** Stated problem **
Count how many lines of the material hold "from". Respond with that number alone.

** Provided data **
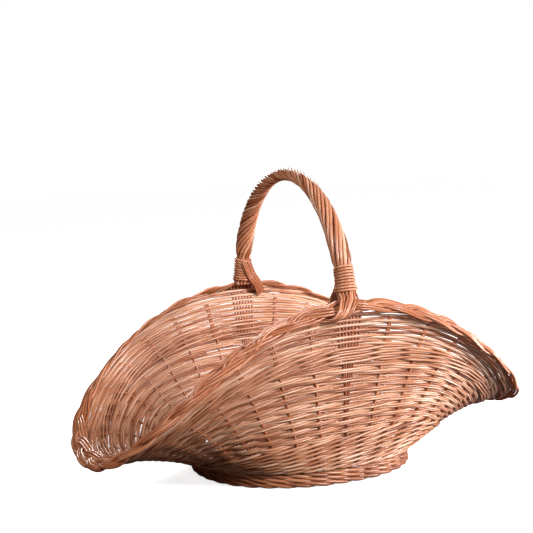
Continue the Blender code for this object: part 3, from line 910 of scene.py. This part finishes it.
fine_angles = np.linspace(0, 2 * np.pi, 4001)
fine_rim = rim_point(fine_angles)
rim_run = np.concatenate([[0], np.cumsum(np.linalg.norm(np.diff(fine_rim, axis=0), axis=1))])
steps = PLAIT_TURNS * BORDER_SAMPLES
rim_angles = np.interp(np.linspace(0, rim_run[-1], steps + 1)[:-1], rim_run, fine_angles)
centre, width, depth = rim_frames(rim_angles)
border_rng = np.random.default_rng(19)
for strand in range(3):
    phase = 2 * np.pi * (np.arange(steps) / BORDER_SAMPLES + strand / 3)
    across = PLAIT_SWING * np.tanh(PLAIT_FLAT * np.sin(phase)) / math.tanh(PLAIT_FLAT)
    through = PLAIT_DEPTH * np.sin(2 * phase)
    line = centre + width * across[:, None] + depth * through[:, None]
    along = unit(np.roll(line, -1, 0) - np.roll(line, 1, 0))
    sideways = unit(np.cross(depth, along))
    rods = []
    for place in (-1, 0, 1):
        sway = np.sin(np.outer((5, 13), rim_angles) + border_rng.uniform(0, 6, (2, 1)))
        spacing = ROD_SPACING - TIP_CLOSER * np.cos(rim_angles) ** 12
        loose = (0.25 * sway[0] + 0.2 * sway[1]) * MM + place * spacing
        spot = across + loose * np.sum(sideways * width, 1)
        ride = np.sin(17 * rim_angles + border_rng.uniform(0, 6))
        sink = 0.45 * MM * ride - PLAIT_ARCH * (spot / (12 * MM)) ** 2
        points = line + sideways * loose[:, None] + depth * sink[:, None]
        thick = BORDER_ROD * border_rng.uniform(0.94, 1.04) + TIP_THICKER * np.cos(rim_angles) ** 8
        rods.append(rod(points, thick, depth,
                        float(border_rng.uniform(0.15, 0.58)), 10, closed=True))
    make_piece(f"border_plait_{strand + 1}", rods, ROD_WILLOW,
               "willow_rods", f"border_strand_{strand + 1}")
print("border length, m:", round(float(rim_run[-1]), 3))

# %% [markdown]
# ## The roped handle
# A thick bow rod gives the handle its arch. Twelve thinner rods start at its feet and
# wind round it together, most steeply past the top and almost straight down by the
# feet, so it looks like rope. The pitch angle is given at a few places, and adding it up
# along the bow gives how far each rod has turned.

# %% Rope the handle
HANDLE_SPAN = 167 * MM
HANDLE_TOP = 392 * MM
HANDLE_LOW = float(rim_point(np.array(np.pi / 2))[2])
HANDLE_POWER = 2 / 1.974            # 1 would be an ellipse
ROPE_RODS = 12
ROPE_PACKING = 0.90                 # below 1, so that dark lines stay between the rods


def handle_point(turn):
    c, s = np.cos(turn * np.pi / 2), np.sin(turn * np.pi / 2)
    y = HANDLE_SPAN * np.sign(s) * np.abs(s) ** HANDLE_POWER
    z = HANDLE_LOW + (HANDLE_TOP - HANDLE_LOW) * np.abs(c) ** HANDLE_POWER
    return np.stack([np.zeros_like(y), y, z], -1)


def handle_frame(turn):
    """Along, side and up directions at places on the bow, each at right angles."""
    along = unit(handle_point(turn + 1e-3) - handle_point(turn - 1e-3))
    side = np.broadcast_to(np.array([1.0, 0.0, 0.0]), along.shape)
    return along, side, np.cross(along, side)


def turn_at(height):
    turns = np.linspace(0, 1, 2001)
    return float(np.interp(-height, -handle_point(turns)[:, 2], turns))


BINDINGS = {"near": (243.3 * MM, 277.0 * MM), "far": (238.5 * MM, 274.0 * MM)}
ROPE_END = turn_at(233 * MM)
NECK = turn_at(276 * MM)


def rope_radius(turn):
    """Outside radius of the roped handle: slim on top, full in the legs, tight in the binding."""
    a = np.abs(turn)
    return np.interp(a, [0, 0.25, 0.5, 0.68, NECK - 0.03, NECK + 0.01, ROPE_END],
                     [8.8, 9.3, 11.1, 12.4, 12.2, 9.8, 11.4]) * MM


def rope_angle(turn):
    """How steeply the rods wind, by how far along the bow they are: less on the near leg."""
    places = [-ROPE_END, -NECK, -0.62, -0.45, -0.25, 0,
              0.25, 0.45, 0.62, NECK - 0.06, NECK, ROPE_END]
    return np.radians(np.interp(turn, places, [3, 7, 17, 19, 21, 25, 28, 29, 28, 22, 12, 4]))


turns = np.linspace(-ROPE_END, ROPE_END, 260)
bow = handle_point(turns)
bow_run = np.concatenate([[0], np.cumsum(np.linalg.norm(np.diff(bow, axis=0), axis=1))])
outside = rope_radius(turns)
pitch_angle = rope_angle(turns)
slanted = np.pi * np.cos(pitch_angle)
strand_radius = ROPE_PACKING * outside * slanted / (ROPE_RODS + slanted)
ring_radius = outside - strand_radius
rate = np.tan(pitch_angle) / ring_radius
wind = np.concatenate([[0], np.cumsum(0.5 * (rate[1:] + rate[:-1]) * np.diff(bow_run))])
along, side, upward = handle_frame(turns)
rope_rng = np.random.default_rng(20)
rope = []
for k in range(ROPE_RODS):
    theta = wind + 2 * np.pi * k / ROPE_RODS + rope_rng.normal(0, 0.04)
    radial = side * np.cos(theta)[:, None] + upward * np.sin(theta)[:, None]
    lift = 0.25 * MM * np.sin(wind * 1.3 + rope_rng.uniform(0, 6))
    points = bow + radial * (ring_radius + lift)[:, None]
    rope.append(rod(points, strand_radius * rope_rng.uniform(0.94, 1.06), radial,
                    tone_near(rope_rng, 0.64, 0.14, 0.1, 0.95), 10))
half = ROPE_RODS // 2
for name, rods in (("near", rope[:half]), ("far", rope[half:])):
    make_piece(f"roping_rods_{name}", rods, ROD_WILLOW, "willow_rods", f"handle_roping_{name}")
# The bow rod gets a tone near black. This is painted shade, so the gaps between the roping rods
# read dark.
core = rod(bow, ring_radius - 0.9 * strand_radius, upward, 0.1, 12)
make_piece("bow_rod", [core], STICK_WILLOW, "willow_sticks", "handle_bow")
print("rope turns:", round(float(wind[-1] / (2 * np.pi)), 2),
      "handle length, m:", round(float(bow_run[-1]), 3))

# %% [markdown]
# ## Bindings
# A thin split rod is whipped round each leg to hold the roping down. It is one long
# coil, so it is one tube on a close helix, tight at the top and a little looser below.

# %% Whip the legs
BINDING_ROD = 1.60 * MM
BINDING_COILS = 9


def binding_rod(side_sign, low, high, rng):
    count = BINDING_COILS * 36
    share = np.linspace(0, 1, count)
    height = low + BINDING_ROD + (high - low - 2 * BINDING_ROD) * share
    where = side_sign * np.array([turn_at(h) for h in height])
    centre = handle_point(where)
    along, side, upward = handle_frame(where)
    loose = np.interp(share, [0, 0.12, 0.3, 1], [14.0, 13.2, 11.8, 11.0]) * MM
    theta = 2 * np.pi * BINDING_COILS * share
    radial = side * np.cos(theta)[:, None] + upward * np.sin(theta)[:, None]
    wobble = 0.2 * MM * np.sin(theta * 0.37 + rng.uniform(0, 6))
    return rod(centre + radial * (loose + wobble)[:, None], BINDING_ROD, radial,
               float(rng.uniform(0.5, 0.6)))


binding_rng = np.random.default_rng(21)
for side_sign, name in ((-1, "near"), (1, "far")):
    make_piece(f"{name}_whipping", [binding_rod(side_sign, *BINDINGS[name], binding_rng)],
               ROD_WILLOW, "willow_rods", f"{name}_binding")

# %% [markdown]
# ## Rods that hold the handle to the basket
# Seven of the roping rods leave the binding, sweep sideways over the border on the
# outside and tuck in below it. Seven straight sticks start there and run down the wall
# as a bunch: the outer ones are short and the middle ones go nearly to the upsett. On
# the inside a flat ribbon of six thin rods goes down over the binding, sideways, and
# under the border. The two sides of the basket are the same when it is turned half
# round, so one side is worked out and the other is that one turned.

# %% Tie the handle down
OUTER_SWEEP = (                     # all in mm: across, spacing, away, height, droop at the sides
    (0.5, 3.3, 174.5, 254.0, 0.75),
    (1.0, 3.5, 177.3, 244.5, 0.75),
    (3.5, 3.6, 183.0, 239.0, 0.30),
    (8.0, 3.6, 188.6, 233.8, 0.10),
    (14.5, 3.3, 193.3, 226.0, 0.0),
    (21.0, 3.0, 193.3, 218.6, 0.0),
    (25.5, 2.7, 188.5, 214.8, 0.0),
    (28.0, 2.6, 181.0, 215.2, 0.0),
)
INNER_RIBBONS = {                   # all in mm: across, away, height
    "far": ((-0.5, 153.5, 271.0), (1.0, 150.0, 264.0), (4.0, 149.6, 255.0), (8.5, 149.8, 244.5),
            (18.0, 156.0, 234.0), (25.0, 162.5, 223.0), (28.5, 171.0, 216.0)),
    "near": ((0.0, 153.5, 262.0), (0.0, 150.5, 256.0), (1.0, 149.4, 249.5), (4.0, 149.6, 243.0),
             (11.0, 154.0, 235.0), (19.0, 161.5, 224.0), (24.0, 171.0, 216.0)),
}
RIBBON_RODS = 6
RIBBON_ROD = 1.3 * MM
STICK_FEET = {0: 0.02, 1: 0.29, 2: 0.47, 3: 0.575}  # how high on the wall each stick ends
STICK_TOP = 0.93


def outer_rod(place, rng):
    """One rod from inside the binding, over the border and in below it."""
    across, spacing, away, height, droop = np.array(OUTER_SWEEP).T
    stray = rng.normal(0, 0.45, len(OUTER_SWEEP))
    proud = rng.normal(0, 0.35, len(OUTER_SWEEP))
    return smooth_path(MM * np.stack([across + place * spacing + stray,
                                      away - droop * place ** 2 + proud, height + proud], 1), 60)


def bunch_stick(place, rng):
    """One stick of the bunch, down the middle of the wall."""
    angle = math.pi / 2
    foot = STICK_FEET[abs(place)] + rng.uniform(-0.01, 0.01)
    climbs = np.linspace(STICK_TOP, foot, 12)
    spread = np.interp(climbs, [0.25, 0.39, 0.545, 0.66, 1], [3.0, 3.2, 4.0, 4.9, 4.9]) * MM
    lean = rng.normal(0, 0.25) * MM * (1 - climbs)
    turn = angle - (place * spread + lean) / metres_per_turn(angle)
    return smooth_path(wall_point(turn, climbs), 60)


def ribbon_rods(points, flip, rng):
    """Thin rods side by side, square to the line that they follow."""
    line = smooth_path(np.array(points) * MM, 48)
    facing = np.array([0.0, -1.0, 0.15])
    across = unit(np.cross(np.gradient(line, axis=0), facing))
    made = []
    for k in range(RIBBON_RODS):
        shift = (k - (RIBBON_RODS - 1) / 2) * 1.85 * RIBBON_ROD
        made.append(rod((line + across * shift) * flip, RIBBON_ROD * rng.uniform(0.94, 1.04),
                        facing * flip, tone_near(rng, 0.32, 0.08, 0.1, 0.7)))
    return made


tie_rng = np.random.default_rng(22)
OUTER_FACING = np.array([0.0, 1.0, 0.3])
for side_sign, name in ((-1, "near"), (1, "far")):
    flip = np.array([side_sign, side_sign, 1.0])
    rods = []
    for place in range(-3, 4):
        path = outer_rod(place, tie_rng) * flip
        rods.append(rod(path, np.linspace(1.5, 1.3, len(path)) * MM * tie_rng.uniform(0.92, 1.06),
                        OUTER_FACING * flip, tone_near(tie_rng, 0.50, 0.14, 0.15, 0.85)))
        # The bunch sticks get a very low tone. This is painted shade, so they read as dark columns
        # down the wall.
        path = bunch_stick(place, tie_rng) * flip
        rods.append(rod(path, np.linspace(1.7, 1.4, len(path)) * MM, OUTER_FACING * flip,
                        tone_near(tie_rng, 0.24, 0.08, 0.05, 0.5)))
    rods += ribbon_rods(INNER_RIBBONS[name], flip, tie_rng)
    make_piece(f"{name}_tie_rods", rods, ROD_WILLOW, "willow_rods", f"{name}_tie")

** Final answer **
2